Before studies were conducted on the impact that colour and design can have on babies and toddlers, it was far easier to overlook the value that an aesthetic-forward facility could have on early learning. But today, that data is available – and Collingridge and Smith Architects (CASA) and their project team have put it to spectacular use for the New Shoots Children’s Centre in Whenuapai. The facility provides a nurturing community for up to 90 children with a high-quality early learning centre for the care and development of infants through to pre-schoolers. It’s a philosophy that the building itself supports in such a thoughtful and visually pleasing way that any one of us would be happy to spend their day there, even far beyond the age of nappies.
“Between the ages of zero to five, a child’s brain is developing faster than at any other stage
in their life, so it is vital that their environment should support this development and foster the
growth of creative and inquisitive young minds,” says Phil Smith, Director of CASA Asia Pacific. “The Whenuapai New Shoots Children’s Centre definitely embraces this philosophy. It’s been designed to be a healthy, comfortable and beautiful environment that encourages imagination, creativity and discovery.”
Children and staff can often spend up to 11 hours a day in the centre, so Phil says it was important for the interior spaces to be healthy and comfortable. In addition to creating playful and interactive spaces, the centre places sustainability and healthy indoor environments at the forefront. Low VOC Resene paints and wood stains were selected for the entire building to aligning with both the clients and architects design and sustainability philosophies. Floor-to-ceiling glazing allows for much-needed daylight to penetrate deep into the interior, keeping the building warm during winter months, assisted by the thermal mass of exposed concrete floors. In summer, the whole building can be opened up to keep spaces fresh and cool, with natural ventilation reaching well above the minimum requirements.
The centre’s interior spaces have been carefully considered, with state-of-the-art facilities and bespoke furniture designed and arranged to create intimate and inspiring learning spaces for all ages – but it wasn’t just Phil’s team that was responsible for this success. Chloe Forsman, the Design and Development Manager at New Shoots, played a major role in the interior design and headed up selection of the colours and finishes. Having previously worked for CASA as an architectural designer, it was easy for Chloe to seamlessly integrate with the rest of the project team.

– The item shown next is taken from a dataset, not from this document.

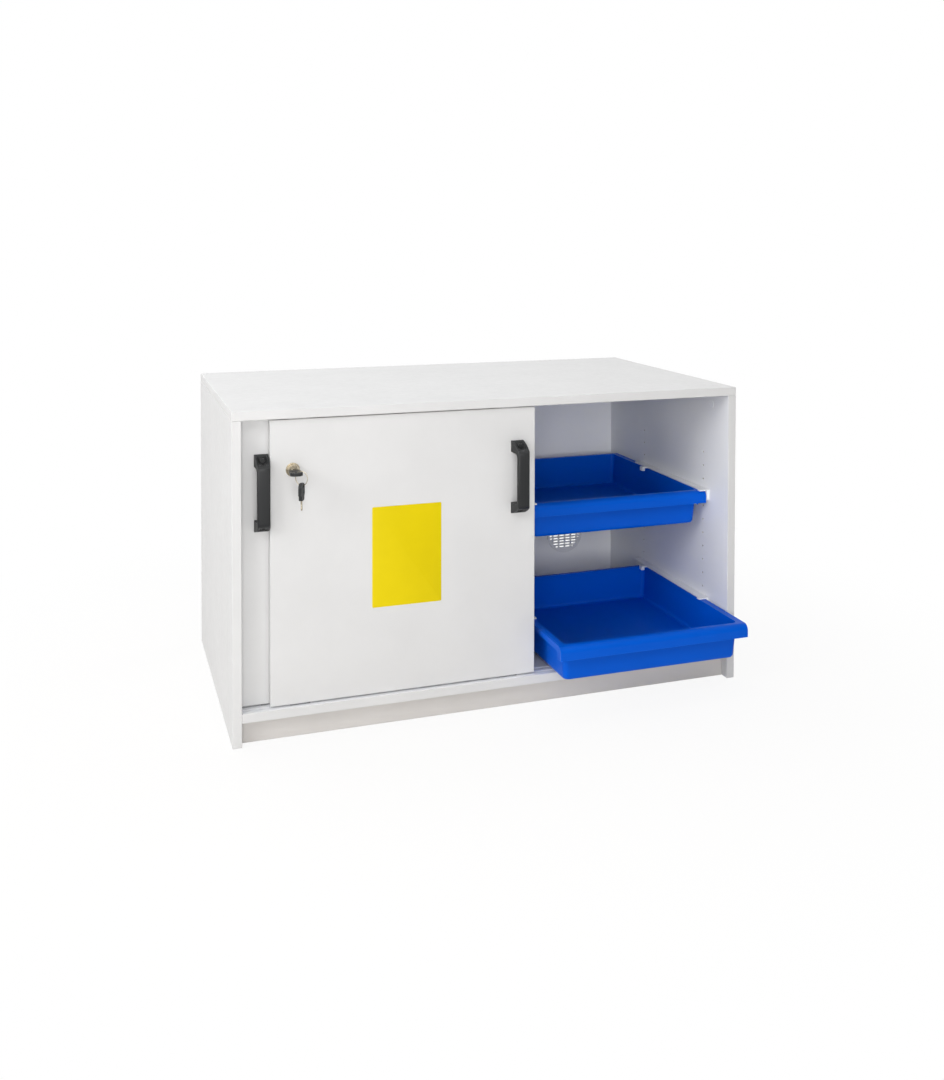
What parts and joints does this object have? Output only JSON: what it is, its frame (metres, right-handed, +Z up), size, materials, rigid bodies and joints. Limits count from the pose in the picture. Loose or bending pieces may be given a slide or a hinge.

Her restrained colour palette punctuated with small doses of graphic colour and the repetition of geometric forms are artfully combined with natural materials and textures to create unique and inviting classrooms filled with curated toys and nature-inspired learning resources.
The same level of thoughtfulness was carried into minor facilities, such as children’s bathrooms, with generously sized spaces that feature scaled down bathroom-ware for the tiny tenants. “The bespoke detailing paired with a soft, natural material palette brings to life what can often be a mundane and forgotten about space,” explains Phil.
The majority of the internal colour palette has been kept neutral with walls and ceilings in Resene Double Alabaster to create a bright but calming atmosphere that allows the children’s artwork to stand out. “Resene Double Alabaster was also chosen for maximum reflectance inside,” says Chloe. “The paint colour bounces light through the classrooms, enhancing the effect of natural daylight.”
“We love Resene products. They’re always our go-to.”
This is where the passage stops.